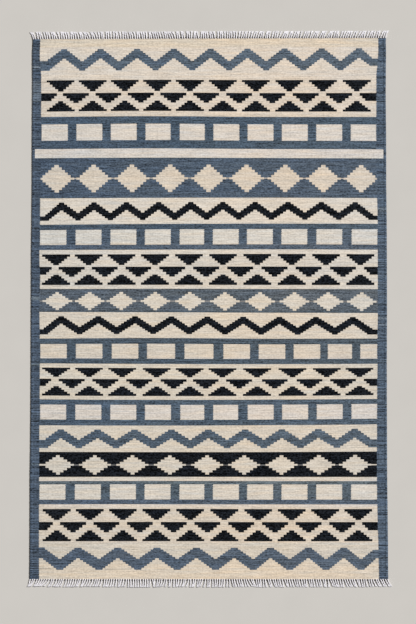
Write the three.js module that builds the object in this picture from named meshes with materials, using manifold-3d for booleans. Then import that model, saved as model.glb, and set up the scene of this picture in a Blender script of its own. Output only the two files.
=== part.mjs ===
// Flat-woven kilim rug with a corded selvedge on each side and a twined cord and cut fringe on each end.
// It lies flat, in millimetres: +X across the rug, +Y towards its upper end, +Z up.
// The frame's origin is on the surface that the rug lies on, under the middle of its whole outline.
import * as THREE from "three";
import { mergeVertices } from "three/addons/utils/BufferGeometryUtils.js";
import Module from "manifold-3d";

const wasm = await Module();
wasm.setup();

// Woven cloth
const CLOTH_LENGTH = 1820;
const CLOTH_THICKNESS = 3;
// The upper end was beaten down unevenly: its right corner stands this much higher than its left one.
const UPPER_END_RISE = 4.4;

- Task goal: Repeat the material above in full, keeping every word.

- Exercise result:
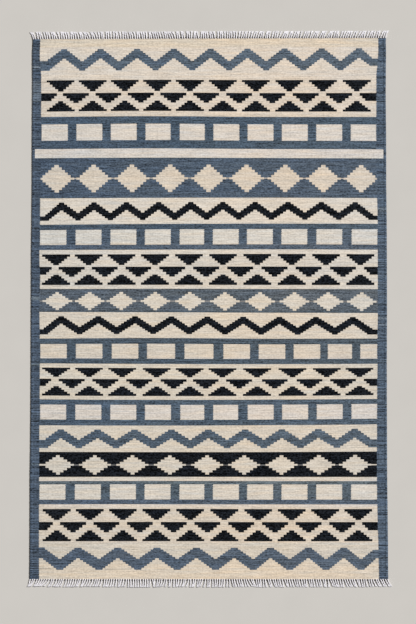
Write the three.js module that builds the object in this picture from named meshes with materials, using manifold-3d for booleans. Then import that model, saved as model.glb, and set up the scene of this picture in a Blender script of its own. Output only the two files.
=== part.mjs ===
// Flat-woven kilim rug with a corded selvedge on each side and a twined cord and cut fringe on each end.
// It lies flat, in millimetres: +X across the rug, +Y towards its upper end, +Z up.
// The frame's origin is on the surface that the rug lies on, under the middle of its whole outline.
import * as THREE from "three";
import { mergeVertices } from "three/addons/utils/BufferGeometryUtils.js";
import Module from "manifold-3d";

const wasm = await Module();
wasm.setup();

// Woven cloth
const CLOTH_LENGTH = 1820;
const CLOTH_THICKNESS = 3;
// The upper end was beaten down unevenly: its right corner stands this much higher than its left one.
const UPPER_END_RISE = 4.4;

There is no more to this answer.